For the first time the NFL, whose owners once seemed to fear Trump, is also pushing back.
"The social justice issues that Colin and other professional athletes have raised deserve our attention and action," the league said in a statement.
The NFL's use of the words "social justice" in their statement indicates that even the league is now having the debate on Kaepernick's terms - acknowledging the validity of his right to stand up for his beliefs.
Another score for Kaepernick.
But the game goes on.
Wisconsin Gov. Scott Walker (R) is still following the Trump culture war playbook for the November election.
On the NFL's opening night, he tweeted a challenge to Tony Evers, his Democratic opponent, asking if Evers supports "NFL players blatantly disrespecting our flag and the Wisconsin men and women in uniform?"
Evers responded that he is "proud to stand" for the anthem and "proud to respect our first amendment rights to peacefully protest.
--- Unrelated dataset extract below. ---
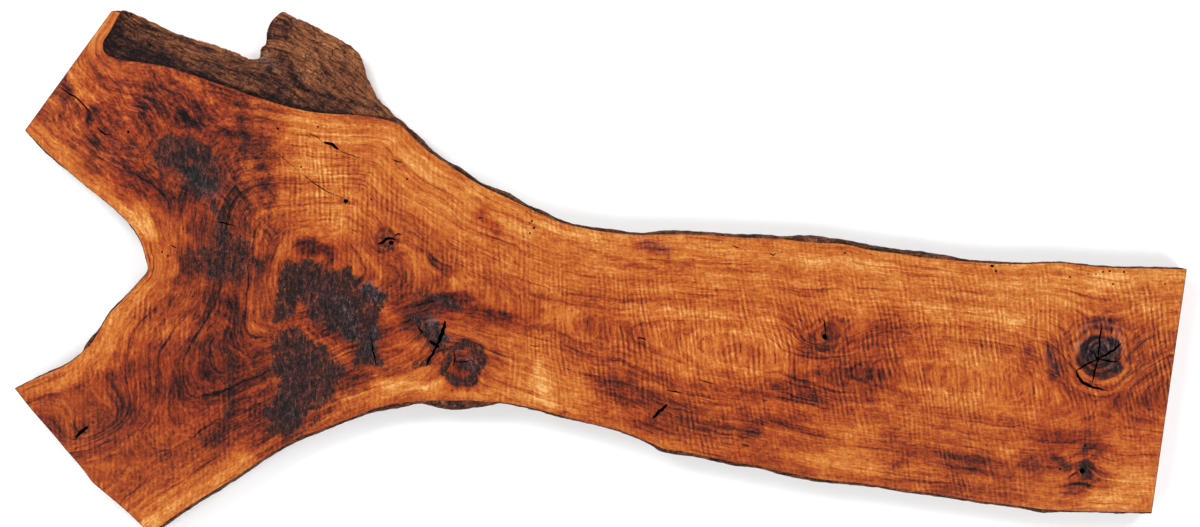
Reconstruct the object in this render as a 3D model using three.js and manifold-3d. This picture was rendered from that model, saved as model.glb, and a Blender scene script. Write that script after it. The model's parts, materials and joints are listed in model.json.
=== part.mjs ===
// A live-edge walnut slab, sawn lengthways through the fork of a tree and oiled on its top face.
// It is one piece of wood: the trunk's sawn end on the right, the two limbs' sawn ends on the left,
// thin dark bark ridges along its natural edges, and at the upper left a broad weathered wane with
// the broken stub of a third branch. All sizes are millimetres, +Z is up and the slab lies flat.
// Plan points are measured on a sheet, x from its left side and y from its lower side; the last
// lines move the slab so that the middle of its underside is the origin.
import * as THREE from "three";
import { mergeVertices } from "three/addons/utils/BufferGeometryUtils.js";
import Module from "manifold-3d";

const slabThickness = 55;
const sawnTaper = 45; // the bark's stand-out leans into line with a sawn end over this length
const ledgeDrop = 3; // the wane starts this far below the oiled face
const waneRound = 1.7; // how late across its width the wane turns down to its rim
const waneRunOut = 0.09; // share of the wane's length over which it turns into a plain side
const leftRunOut = 1.6; // how many times shorter that is at its left end
const rimTuck = 9; // the underside's edge lies this far inside the wane's rim
const tuckLimit = 0.6; // and at most this share of the wane's width
const crackTail = 0.18; // a crack's width and depth at its ends, as shares of the middle's
const crackLead = 0.1; // a crack starts this share of its swell in, at its wider end
const crackSteps = 7;
const bowlSides = [12, 8]; // sides of a hollow, around and down
const cutterRise = 4; // cutters start this far above the face that they open
const mergeReach = 1e-4; // corners nearer than this are one corner

// Spans along each stretch of the outline.
const spans = {
  lower: 96, trunkEnd: 6, upper: 74, wane: 72, shoulder: 3, upperLimbEnd: 5, fork: 42,
  lowerLimbEnd: 14,
};

// Natural edges: [x, y, how far the bark stands out beyond the oiled face].
const lowerEdge = [
  [300, 12, 4], [326, 32, 5], [360, 56, 5], [400, 82, 5], [434, 103, 6], [480, 132, 5],
  [540, 172, 5], [600, 206, 6], [640, 221, 5], [690, 240, 4], [736, 258, 5], [764, 267, 7],
  [800, 274, 9], [838, 278, 5], [866, 279, 13], [900, 279, 19], [940, 279, 17], [970, 277, 10],
  [1000, 276, 3], [1040, 270, 3], [1100, 255, 3], [1180, 234, 3], [1240, 219, 4], [1300, 195, 4],
  [1330, 182, 7], [1360, 178, 8], [1400, 170, 5], [1460, 157, 7], [1520, 147, 6], [1576, 134, 8],
  [1640, 122, 7], [1720, 114, 5], [1800, 102, 5], [1880, 91, 5], [1960, 78, 5], [2040, 68, 6],
  [2085, 62, 9], [2130, 59, 5], [2190, 57, 4], [2250, 56, 3], [2304, 56, 3],
];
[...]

Scott Walker wants to distract and divide us - anything to avoid talking about his record."
Evers' running mate, Mandela Barnes, who is black, hit even harder. He told reporters Walker is "trying to stoke the same tensions that President Trump is trying to stoke."
And Barnes tweeted at Walker "you could have served in THREE wars, why didn't you stand up then?"
But the same Trump-style play is being run in Texas by Republican Sen. Ted Cruz against his Democratic opponent, Beto O'Rourke.
Cruz ran an attack ad after O'Rourke, speaking at a veterans' event, supported the players' right to protest.
"Liberal Hollywood was thrilled. But do Texans agree?" asked a Cruz political ad that showed a retired Marine who lost his legs in combat saying: "I sure expect you to stand for me when the national anthem is being played."
The ad closed by asking voters, "Where will you stand?"
But since O'Rourke took the players' side while conceding that "reasonable people can disagree on this issue," his poll numbers have gone up. He is now within single digits of the incumbent, Cruz.
The video showing O'Rourke speaking in defense of the players' "non-violent protests" attracted national attention. He appeared on Ellen DeGeneres' morning talk show. He also won approving tweets from celebrities like LeBron James who tweeted "A Must Watch!!! Salute @BetoORourke for the candid thoughtful words!"
"We don't know if Beto can pull this off," former Obama speechwriter Jon Favreau said on his podcast, "but the campaign that he is running and how he answers questions, and how he talks about issues, that is the model for candidates in 2018 and 2020, whether or not he pulls this off."
"I can't imagine there is a single voter who will cast a ballot exclusively on the issue of NFL kneeling," Josh Holmes, a Republican strategist and former Chief of Staff to Senate Majority Leader Mitch McConnell (R-Ky.), told BuzzFeed last week.
At best, Holmes thinks attacking the players might work "against liberals who are trying to make cultural inroads into a conservative electorate."
Last week, Kaepernick got a standing ovation while watching the U.S. Open tennis tournament with a largely white crowd.
In the immortal words of Bob Dylan, "the times they are a-changin'."
Juan Williams is an author, and a political analyst for Fox News Channel.